Is Santa Claus white?
That's what Fox News anchor Megyn
Kelly said last week, touching off a firestorm of criticism.
So I thought I'd put the question
to Santa himself – in the person of Ron Zeno, who has been playing Santa at
Children's Fairyland in Oakland since 1995.
He burst out laughing, but it was
one of those cases when you have to laugh to keep from crying.
"I don't see Santa as black or
white," said Zeno (who is, in case you're curious, African American).
"And neither do the kids. To them, I'm just plain old Santa. Every once in
a while a parent will say, 'Oh, a black Santa!' But the kids never do."
But Kelly went even further,
adding, "Jesus was a white man, too. He was a historical figure. That's a
verifiable fact, as is Santa. I just want the kids watching to know that."
There are almost too many factual
errors in that statement to count. For one thing, Santa is not a historical
figure.
Yes, he was modeled on St. Nicholas,
a theological heavyweight - he was one of the signers of the Nicene Creed - who
lived in Asia Minor (now known as Turkey) in the third century. But he has
historically been portrayed with dark skin, like the other people who lived in
the area.
The modern-day white Santa was
invented by the Dutch and Germans and given his present look by poet Clement
Clark Moore, cartoonist Thomas Nast, and
the Coca-Cola company.
But – and I know this is going to
come as a shock to Megyn Kelly – he's not real.

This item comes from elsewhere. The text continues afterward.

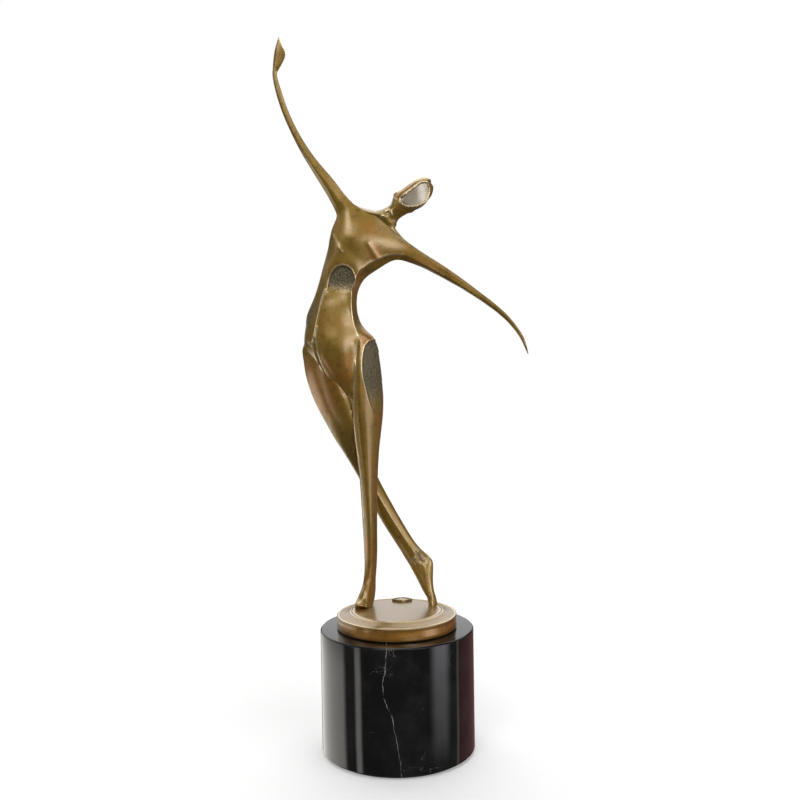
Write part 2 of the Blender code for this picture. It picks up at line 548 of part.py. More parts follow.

As for Jesus, does anyone seriously
believe that an Aramaic-speaking, first century Middle Eastern Jew had blue
eyes, white skin and flowing blond hair? He does in American movies from the
1950s, which is probably where Kelly got the idea. But no serious Biblical
scholar believes it.
In 2001 the BBC hired a forensic
archaeologist from the University of Manchester to examine a skeleton of a
first century Middle Eastern Jew and use computer technology to create a
reasonable facsimile of what he must have looked like. Not surprisingly, the
reconstruction revealed that he had a broad face and a large nose.
Meanwhile, an Old Testament scholar
at Duke analyzed portraits of third century Jews and found they had dark skins
and short, curly hair.
And Saint Paul would agree. In
First Corinthians he says it is "disgraceful" for a man to have long
hair. Although he never met Jesus, he did meet people who knew Jesus intimately,
including St. Peter. Do you think he would have condemned a hairstyle that Jesus
wore?
The bottom line is that by saying
Jesus is white, you're saying God is white. Just who is creating whom in whose
image?
Kelly has replied to the criticism
with the standard can't-you-take-a-joke response. But it's not a joke to little
kids of color, who have just been told they're second-class humans. It's not
only cruel, it's gratuitously cruel.
As an old hymn from my youth says, "Jesus
loves the little children/All the children of the world/Red, brown, yellow,
black or white/They're all precious in His sight/Jesus loves the little
children of the world."
Little kids understand this
instinctively. Why is it so hard for grownups?